Corporate governance

If a spotlight wasn’t shone on corporate
governance after the Enron and
WorldCom debacles, then it most certainly was with the federal government’s
recent $700 million bailout plan.

The bottom line is corporate governance
is necessary to ensure corporations can
attract capital, perform efficiently, generate profit and meet both legal obligations
as well as the expectations of society, says
Edwin J. Broecker, a partner in the
Business and Finance Department and
Real Estate Practice Group of Taft
Stettinius & Hollister LLP
in Indianapolis.

Smart Business spoke with Broecker
about what exactly comprises corporate
governance and why it’s so important to a
business’s health.

What is corporate governance?

Corporate governance is the relationship
between shareholders, directors and managers that encompasses a combination of
laws and regulations that enable a corporation to attract capital, perform efficiently,
generate profit and meet both legal obligations as well as the expectations of society.
Put another way, it is the means by which a
corporation assures its investors that corporate assets provided by them are being
put to appropriate, legal and profitable use.

How is corporate governance structured?

In the United States, the corporate structure is characterized by share ownership of
individual, and increasingly institutional,
investors not always affiliated with the corporation. Generally, shareholders bear the
entire economic risk of the enterprise, are
the residual claimants of income and elect
a board of directors to manage the day-today affairs of the corporation. The board of
directors then chooses management to
make the decisions to maximize the value
of the shares owned by the shareholders
while considering the best interests of the
corporation’s other constituents, including
laborers, management and suppliers of
debt capital. The objective of management
decision-making may be to enhance the
wealth and power of the corporation as an
entity in itself.

The corporate structure assumes the separation of ownership and control. This is
an important legal distinction that serves a
valuable business and social purpose:
Investors contribute capital and maintain
ownership in the enterprise while generally avoiding legal liability for the acts of the
corporation. Investors avoid legal liability
by ceding control of the corporation to
management and paying management to
act as their agent by undertaking the corporation’s affairs. Effective corporate governance makes it more likely that the interests of the shareholders, directors and
managers are aligned.

Why is it important to have regular and effective meetings?

Past market studies suggest that corporations that have active and independent
boards responsible for constantly monitoring corporate governance issues tend to
have a higher economic profit over time.
When corporate governance is effective, it
provides managers with oversight and
holds boards and managers accountable for the effective and efficient use of corporate assets.

Regular board meetings make management focus on the importance of the
process. Such meetings create a formal
structure that helps management focus and
realize the importance of the information
being provided and the process of decision-making. It also helps directors establish a
formal environment to focus on the fact that
they are fiduciaries responsible for looking
out for the shareholders’ best interest.

Who should attend these meetings, and what
information should be disclosed/exchanged?

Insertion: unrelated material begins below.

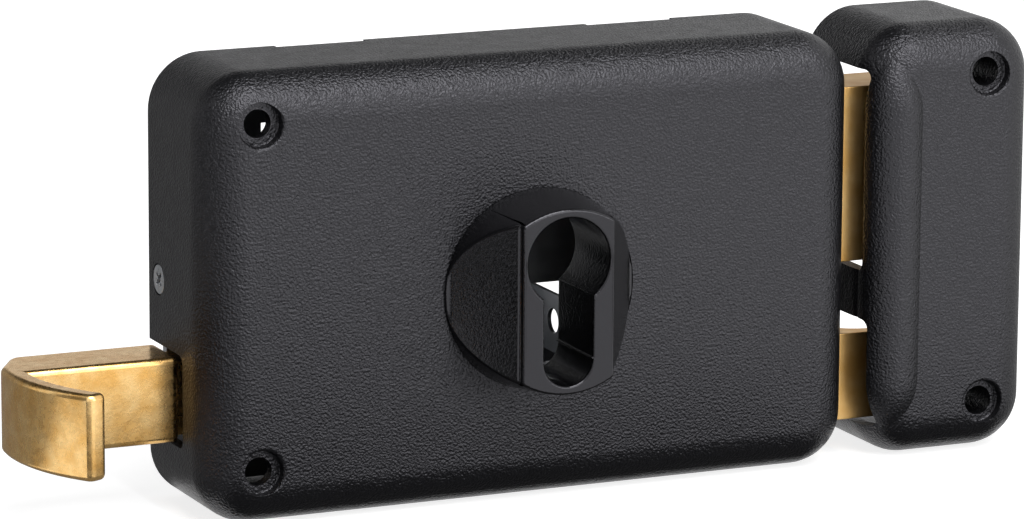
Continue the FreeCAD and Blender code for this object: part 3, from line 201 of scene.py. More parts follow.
def turned(
    name: str, way: Way, centre: Point, steps: Sequence[Point], facets: int = 64
) -> bpy.types.Object:
    """Turn a piece: a disc is extruded along an axis and resized at each step.

    Args:
        name: The piece's name.
        way: The axis that it is turned about.
        centre: A point on that axis. Its coordinate along the axis is not used.
        steps: Pairs of the place along the axis and the radius there.
        facets: Number of sides.

    Returns:
        The turned piece.
    """
    deselect()
    place = Vector(centre)
    place[way.value] = steps[0][0]
    turn = Vector((0, 0, 1)).rotation_difference(way.along(1)).to_euler()
    radius = steps[0][1] * MM
    bpy.ops.mesh.primitive_circle_add(
        vertices=facets, radius=radius, fill_type="NGON", location=place * MM, rotation=turn
    )
    piece = bpy.context.object
    piece.name = name
    settle(piece)
    edit_all(piece)
    for (before, thick), (after, thin) in zip(steps, steps[1:]):
        move = way.along((after - before) * MM)
        bpy.ops.mesh.extrude_region_move(TRANSFORM_OT_translate={"value": move})
        place[way.value] = after
        ratio = thin / thick
        bpy.ops.transform.resize(value=(ratio, ratio, ratio), center_override=place * MM)
    point_outwards(piece)
    return piece


def slot_body(low: Point, high: Point, rounding: float) -> bpy.types.Object:
    """Model what is cut out for a slot in a side wall, with rounded corners at its front.

    Args:
        low: Lowest corner in millimetres.
        high: Highest corner in millimetres.
        rounding: The rounding in millimetres.

    Returns:
        The cutter.
    """
    slot = block("slot", low, high)
    front = low[1] + NEAR
    round_edges(slot, lambda a, b: max(a.y, b.y) < front and abs(a.x - b.x) > NEAR, rounding, 5)
    return slot


def pick_edges(piece: bpy.types.Object, test: EdgeTest) -> None:
    """Go into edit mode with the edges selected that pass a test.

    Args:
        piece: The piece.
        test: Says of an edge's two ends, in millimetres, whether it is selected.
    """
    take(piece)
    mesh = piece.data
    for part in (*mesh.polygons, *mesh.vertices):
        part.select = False
    for edge in mesh.edges:
        start, end = (mesh.vertices[i].co / MM for i in edge.vertices)
        edge.select = test(start, end)
    bpy.context.tool_settings.mesh_select_mode = (False, True, False)
    bpy.ops.object.mode_set(mode="EDIT")


def round_edges(piece: bpy.types.Object, test: EdgeTest, radius: float, segments: int) -> None:
    """Round off the edges that pass a test.

    Args:
        piece: The piece.
        test: Says of an edge's two ends, in millimetres, whether it is rounded.
        radius: The rounding in millimetres.
        segments: How many strips it has.
    """
    pick_edges(piece, test)
    bpy.ops.mesh.bevel(offset=radius * MM, segments=segments, profile=0.5, affect="EDGES")
    bpy.ops.object.mode_set(mode="OBJECT")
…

In the public company context, boards
are required to have a certain percentage
of independent directors. In addition, certain committees of the directors (e.g., the
compensation and audit committees) must
be composed of only outside directors.
Often these directors will engage separate
counsel or advisers to assist them in discharging their duties.

In the privately held company, there is no
requirement to have independent directors. Nevertheless, having outside directors can benefit internal deliberations by
providing a different and unbiased perspective on the issues at hand.

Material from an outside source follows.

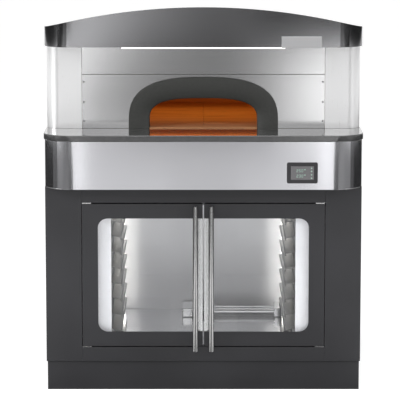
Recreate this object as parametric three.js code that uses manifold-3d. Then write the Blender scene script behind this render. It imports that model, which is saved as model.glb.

For both the public and private companies, the company’s counsel should regularly attend meetings of the board of directors and shareholders. In a closely held
company that may not have dedicated personnel, other key advisers such as the company’s accountant and insurance agent
should attend the meetings so that they can
make the appropriate recommendations
about risk management and strategic
financial decisions.

In general, the meetings should cover a
review of the past year, the company’s
financial situation and a discussion of current issues and significant expenditures or
initiatives for the upcoming year. In addition, on an annual basis the directors
should appoint officers and should review
and affirm their compliance program and
corporate code of conduct.

EDWIN J. BROECKER is a partner in the Business and Finance Department and Real Estate Practice Group of Taft Stettinius & Hollister
LLP in Indianapolis. Reach him at (317) 713-3500 or [email protected].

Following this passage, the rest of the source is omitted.